Now, let’s assume that Aereo is considered both the be a cable system for copyright purposes, and also an MVPD (and maybe also a cable operator) for Communications Act purposes. Contrary to a common assumption, I think there would be no implications for most online video operators.
First, cable for copyright purposes. An on-demand system like Netflix does not receive signals from broadcast stations. Thus, it can’t be a cable system for copyright purposes–but Aereo can, since it does.
Second, cable for communications purposes. I don’t think that “a facility, consisting of a set of closed transmission paths and associated signal generation, reception, and control equipment” accurately describes online video services–they don’t have “closed transmission paths,” but share transmission paths with other Internet services. (Which does not mean they are somehow less “secure.”) Furthermore, most online providers offer their service nationwide, not to a “community.” (As Gus Hurwitz notes, Aereo does limit its retransmissions to their original local markets.) Finally, given the structure of the Communications Act, there’s good reason to think that if a service does’t fit the definition of MVPD, it cannot be a cable service. “Cable” is pretty clearly set out as a subcategory of MVPD. Thus, I think it’s unlikely that Netflix could be a cable system for communications act purposes, and still unlikely (though less so) that Aereo-like services could be cable systems for communications act purposes.
Third, multichannel video programming distributor.
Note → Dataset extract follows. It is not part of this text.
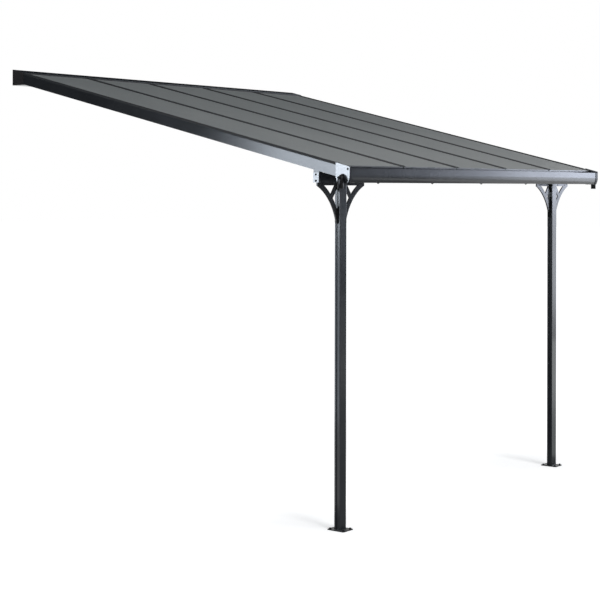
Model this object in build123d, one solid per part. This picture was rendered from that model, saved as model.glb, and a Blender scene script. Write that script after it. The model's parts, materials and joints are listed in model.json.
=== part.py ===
from build123d import *
import math
import os

# A wall-mounted patio cover: five roof sheets between sloping rafters, a profile along the
# wall, a gutter along the front, and a beam on two posts. Millimetres. The origin is on the
# back face of the wall profile, at the middle of its length and height. X runs along the
# wall, Y points into the wall and Z is up.

# Overall sizes
WIDTH = 3050.0              # over the outer faces of the side rafters
PROJECTION = 2950.0         # wall to the front of the gutter
WALL_RISE = 2870.0          # ground to the top of the sheets at the wall
GUTTER_RISE = 2177.0        # ground to the same plane above the gutter's front
BAYS = 5                    # roof sheets side by side

# Wall profile
WALL_WEB = 3.0
WALL_FLANGE = 100.0         # depth of the sloping top flange
WALL_NOSE = 112.0           # depth of the bottom flange
WALL_CAP = 3.0              # thickness of the plates on its ends
WALL_HOLE = 9.0             # screw holes in the web
WALL_HOLE_RISE = 14.0       # above the middle of the web

# Rafters, measured square to the roof plane
RAFTER_DEPTH = 70.0         # top of the sheets to the underside of a rafter
RAFTER_WALL = 2.5
BOX_WIDTH = 34.0            # closed chamber of a middle rafter
SHELF_WIDTH = 52.0          # flange that carries two sheets
STEM = 8.0                  # rib between two sheets
SIDE_FOOT = 40.0            # bottom flange of a side rafter
SIDE_SHELF = 44.0
SIDE_LIP = 9.0

# Sheets and the strips over them
SHEET = 6.0
SHEET_GAP = 3.0             # side clearance of a sheet in its slot
SHEET_OVERHANG = 38.0       # past the back wall of the gutter
CAP_RISE = 6.0
CAP_WIDTH = 48.0
CAP_SKIN = 2.0
TRIM_WIDTH = 34.0
TRIM_SHOULDER = 20.0
TRIM_DROP = 12.0
END_TRIM_LEG = 16.0
END_TRIM_SKIN = 1.5

# Gutter
GUTTER_DEPTH = 97.0         # back wall to front
GUTTER_DROP = 87.0          # roof plane at the front to the bottom
GUTTER_WALL = 2.5
GUTTER_LIP = 14.0
GUTTER_STEP = 3.0           # front lip below the roof plane
GUTTER_FLAT = 84.0          # back wall to where the bottom meets the curved front
GUTTER_BULGE = 48.0         # height of the foremost point above the bottom
HEEL_DEPTH = 14.0           # slanting corner between the back wall and the bottom
HEEL_RISE = 32.0
END_PLATE = 4.0
END_MARGIN = 2.5
END_COLLAR = 25.0           # length of an end cap's collar round the gutter

# Outlet elbows
OUTLET_RADIUS = 18.0
OUTLET_BORE = 15.5
OUTLET_BEND = 19.0
OUTLET_LENGTH = 48.0        # straight end below the bend
OUTLET_SETBACK = 47.0       # gutter front to the outlet's middle
OUTLET_HEIGHT = 32.0        # gutter bottom to the outlet's middle
COLLAR_RADIUS = 20.5
COLLAR = 4.0

# Beam and the wedges between it and the rafters
BEAM_SETBACK = 250.0        # gutter front to the middle of beam and posts
BEAM_DEPTH = 42.0
BEAM_HEIGHT = 58.0
BEAM_WALL = 2.5
BEAM_CAP = 4.0
WEDGE_MIN = 9.5             # height of a wedge at its thin front

# Posts, grooved on both sides for the braces
POST_INSET = 240.0          # roof edge to the middle of a post
POST_WIDTH = 66.0
POST_DEPTH = 42.0
POST_WALL = 2.5
POST_RADIUS = 4.0
GROOVE_WIDTH = 13.0
GROOVE_DEPTH = 5.0

# Feet
FOOT_WIDTH = 98.0
FOOT_LENGTH = 126.0
FOOT_PLATE = 6.0
FOOT_CORNER = 8.0
FOOT_HOLE = 9.0
FOOT_EDGE = 14.0            # hole to the plate's edge
SPIGOT_HEIGHT = 60.0
SPIGOT_WALL = 3.0
SPIGOT_FIT = 0.3

# Braces
BRACE_WIDTH = 198.0         # post face to the tip under the beam
BRACE_HEIGHT = 246.0
BRACE_PLATE = 9.0
BRACE_TIP = 18.0            # straight end under the beam, before the hollow edge
BRACE_TOE = 12.0            # straight end on the post
BRACE_SAG = 0.12            # depth of the hollow edge as a share of its chord
BRACE_TOP = 17.0            # width of the bar along the beam
BRACE_SIDE = 4.0            # strip along the post, outside its groove
BRACE_ARCH = 32.0           # width of the bar along the hollow edge
BRACE_DIAGONAL = 27.0
BRACE_CORNER = 5.0          # rounding of the windows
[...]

Here, while I’ve disagreed with the FCC on what a “channel” means, the Communications Act makes at least thing clear: On-demand programming is distinct from “channels.” The Act draws a distinction between “interactive on-demand programming” and “video programming prescheduled by the programming provider.” As PK argued at great length, the word “channel” in the Communications Act means what viewers think it means–a linear stream of prescheduled video programming–in other words, a “TV channel,” whether it’s broadcast (WNBC) or cable (ESPN). The term as used in the definition does not include on-demand services (and, contrary the FCC’s Media Bureau, it shouldn’t only mean “transmission path”). Normal cable systems offer multiple channels of programming, and so does Aereo. Most online video services do not. Thus, classifying Aereo as an MVPD would affect Aereo and Aereo-like services but none of the most popular online services like Netflix, Hulu, and iTunes. In other words, services like Netflix and Hulu and Amazon Instant Video cannot be considered multichannel video programming distributors because they do not offer any “channels” or programming.
I find the legal implications of Aereo #1 (the public performance theory) and Aereo #2 (the cable theory) fascinating: they’re a Lemarchand’s box that open a door to obscure dimensions of copyright law that most practitioners and judges will never see in a lifetime. But the public policy should be clear: We should promote competition and new entry into the video market from new kinds of services. Interpreting the law in ways that would allow this (which also happens to be what Congress intended) will not have dire consequences for existing online video providers or subject them to new forms of regulation. Instead, acknowledging that Aereo ought to be able to follow the same rules as incumbent cable systems will benefit consumers and undo some of the uncertainty the Supreme Court created.